While Rahane’s promotion and Stuart Binny’s inclusion didn’t bear fruit – India’s latest No. 6 spent an unsure 57 minutes in making 10 before holing out to Rangana Herath – the move to push Rohit down paid off until Mathews broke through with the second new ball. Alternating judiciously between aggression and purposeful defence, he motored to a significant half-century to ensure that the gains accrued following the 164-run third-wicket stand between weren’t carelessly gifted away.
This day, however, was largely about Rahul as the main act. In Galle, he was trapped leg before for single-digit scores by pace in the first innings and spin in the second. If there was one thing Rahul showed on Thursday, it was that he was a quick learner. Having gone back to Herath in Galle and paid the ultimate penalty, he was more than eager to play the left-arm spinner off the front foot, using his feet nicely or getting outside the line of off and sweeping with intent.
Rahul should have been dismissed for 11, but Jehan Mubarak put down a regulation chance at gully as a back foot punch off Dushmantha Chameera’s third ball of the match flew off the outside edge. India would then have been 20 for 3 in the eighth over, and there is no gainsaying what that early success would have done to the confidence of Chameera, back after missing the last few Tests with a side strain. Instead, Chameera proved expensive – apart from one magnificent spell immediately after tea of 5-0-8-1 during which he accounted for Rahul – as he bowled both sides of the wicket, making it impossible for Mathews to exercise any control on the rate of scoring.
Where Rahul blossomed after a hesitant start – as his innings progressed, the cover-drives stood out for fabulous execution and the felicity with which he found the gaps – Kohli was in his element from the off. Having preached positivity and fearless cricket, Kohli turned practitioner too. Chameera having been dismantled with four boundaries in two overs, the India captain greeted the arrival of Herath with a dance down the track and a free-swinging strike of the ball that sent it crashing into the parapet just above the press box.

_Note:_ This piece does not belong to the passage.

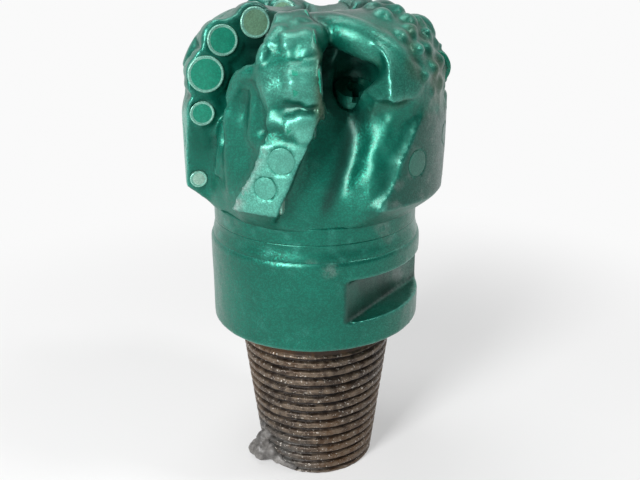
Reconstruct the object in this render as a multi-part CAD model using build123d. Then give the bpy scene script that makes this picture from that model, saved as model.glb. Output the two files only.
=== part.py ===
from build123d import *
import os
from math import asin, atan, ceil, cos, degrees, pi, radians, sin, tan

os.makedirs("parts", exist_ok=True)

# Matrix-body PDC drill bit, in millimetres. Z is the bit's axis. The pin's end face lies on z = 0
# and the crown points up. Azimuths are in degrees from -Y towards +X, the way the bit turns when
# it is seen from the crown's side. A blade leads with its +azimuth wall.

# Tapered pin (2-7/8 regular: five threads per inch, the diameter grows by a quarter of the length)
pin_length = 80.0
pin_base_diameter = 76.2
pin_taper = 0.25
pin_end_chamfer = 1.5
relief_length = 9.5
relief_depth = 1.2
waterway_diameter = 25.4
thread_pitch = 25.4 / 5
thread_depth = 2.6
thread_crest_width = 0.9
thread_root_width = 0.5
thread_overcut = 0.6
thread_front_height = 68.3

# Shank: the cylinder above the shoulder, with two breaker slots for the make-up tool
shank_diameter = 100.0
shank_length = 43.8
shank_bottom_chamfer = 1.8
breaker_height = 19.8
breaker_above_shoulder = 13.7
breaker_flat_distance = 38.0
breaker_azimuth = 56.0

# Neck: the weld that joins the shank to the blank, and the blank's rim above it
neck_diameter = 96.0
weld_width = 7.2
weld_depth = 10.0
weld_root_gap = 1.0
blank_rim_height = 6.0

# Blank: the steel mandrel inside the crown
blank_diameter = 72.0
blank_height = 31.0
blank_rib_depth = 2.0
blank_rib_width = 5.0
blank_rib_count = 2
spigot_diameter = 56.0
spigot_length = 19.0

# Crown envelope: gauge pads, shoulder arc and cone
gauge_diameter = 120.65
crown_chamfer_height = 11.0
gauge_length = 44.0
shoulder_radius = 35.0
cone_angle = 12.0
centre_flat_radius = 4.0
plenum_diameter = 40.0
plenum_height = 12.0

# Blades: the walls wind up the gauge and turn straight at the shoulder
spiral_rate = 0.43
pad_reference = 17.0
lead_spiral_end = 44.0
trail_spiral_end = 34.0
lead_skew = 7.0
trail_skew = 10.0

# Junk slots
slot_foot_inset = 0.3
slot_depth = 30.0
slot_depth_height = 78.0
slot_depth_power = 2.2
slot_floor_width = 9.0
slot_lead_fillet = 3.5
slot_trail_fillet = 7.0
slot_reach = 24.0
slot_level_count = 9

# Cutters and buttons, each brazed into its own pocket
braze_gap = 0.08
cutter_pitch = 19.5
cutter_exposure = 1.2
cutter_standout = 0.8
cutter_back_rake = 7.0
cutter_bevel = 0.5
cutter_length = 12.0
centre_cutter_length = 8.0
gauge_cutter_exposure = -0.9
boss_wall = 2.2
boss_setback = 1.6
boss_length = 6.0
boss_travel_limit = 30.0
updrill_diameter = 8.0
updrill_length = 3.2
updrill_height = 3.8
updrill_inset = 5.2
button_length = 5.0
button_ahead = 10.3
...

As the early life disappeared, the P Sara strip rolled out into a docile beauty. There was no deviation for the quicker bowlers, no spin for Herath, and while Tharindu Kaushal’s wrists did allow him to turn the ball, it wasn’t at any alarming rate to trouble the batsmen. This wasn’t a typical P Sara pitch, reputed to have the most bounce and pace off all strips in Sri Lanka; India wasn’t complaining as it recovered splendidly to call the shots for the better part of three hours.
Kohli’s dismissal came against the run of play and only because of a stunning one-handed grab to his right by Mathews at slip as the batsman dabbed at Herath. The captain walked off downcast, aware that he had thrown away a century that was his for the taking, but his understudy cruised to three figures just after tea with a scrambled brace to fine-leg.
Rahul, though, will look back on his dismissal with no great fondness. Rohit had made his intentions clear with two early sixes and the fourth-wicket stand had reached 55 when Rahul tried to fetch Chameera, bowling his heart out in a five-over spell, most of it round the stumps and banging the ball into the surface, from well outside off and pull him through mid-wicket. It was a poor choice of stroke, the ball going straight up and landing in Dinesh Chandimal’s gloves as it fell prey to gravity.
Binny struggled against Kaushal, unable to judge the doosra or read the offbreak with any great authority but carrying on gamely before the rush of blood gave Herath his second wicket of the day. At 267 for 5, the game was in the balance even though Rohit, then 46, was in complete control.
Wriddhiman Saha settled nerves with three quick boundaries to give Rohit the assurance that there was life in the India's batting yet. Rohit, relishing playing the straight-and-narrow game with the ball coming straight and with little menace, completed his fifty and then enjoyed himself against the second new ball, even though both Mathews beat him on the outside edge more than once with the brand new Kookaburra even late in the evening before bringing one back in to open up an old wound against the inswinging delivery.
The P Sara surface is unlikely to get any quicker, but its slowness could yet be a bowler’s ally as the match unfolds, considering it will make stroke-making slightly hazardous. How well a revamped Indian attack exploits it remains to be seen.